Ook een klassiek musicus (cellist) mag de overtollige buitenlandse belasting van zijn BV niet verrekenen met zijn persoonlijke inkomstenbelasting. Hierdoor betaalt hij veel meer belasting dan wanneer hij alleen in Nederland had opgetreden. Deze dubbele belastingheffing is een nettoverlies voor zijn BV.
Deze uitspraak lijkt sterk op de uitspraak van de Hoge Raad van 24 september jl. inzake een DJ.
Op 14 oktober jl. heeft Gerechtshof Amsterdam uitspraak gedaan in deze zaak van een klassieke musicus (cellist). Omdat hij heel succesvol was had hij in 1998 een BV opgericht en hij deed veel optredens in het buitenland. Daar werd vaak lokaal belasting ingehouden, meestal van zijn volledige brutogage, terwijl hij in zijn BV eerst zijn reis-, verblijf- en andere beroepskosten én zijn eigen salaris moest aftrekken, voordat de BV vennootschapsbelasting moest betalen. Het gebeurde nagenoeg elk jaar dat de buitenlandse belasting hoger was dan de Nederlandse vennootschapsbelasting, waardoor hij deels dubbel belast.
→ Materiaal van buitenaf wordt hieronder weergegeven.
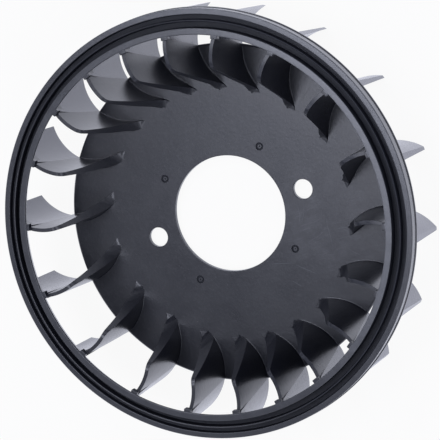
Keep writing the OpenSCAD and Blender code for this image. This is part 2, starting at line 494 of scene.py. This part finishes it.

Over het jaar 2012 hebben wij voor het eerst aangekaart dat het overschot aan buitenlandse belasting ook verrekenbaar moest zijn met de persoonlijke inkomstenbelasting van de klassieke musicus. Dit is nu echter door Gerechtshof Amsterdam afgewezen. Zijn nettoverlies over 2012 is hierdoor ca. 18.000 euro.
Zie bijgaande uitspraak.
Er zit meer in deze uitspraak, namelijk ook de toepassing van de vrijstellingsmethode voor optredens in Duitsland en Spanje. Wij overwegen om tegen het onderdeel over Duitsland in cassatie te gaan bij de Hoge Raad. Gaat niet over veel belasting, maar het lijkt ons dat het Hof een verkeerde overweging heeft gemaakt.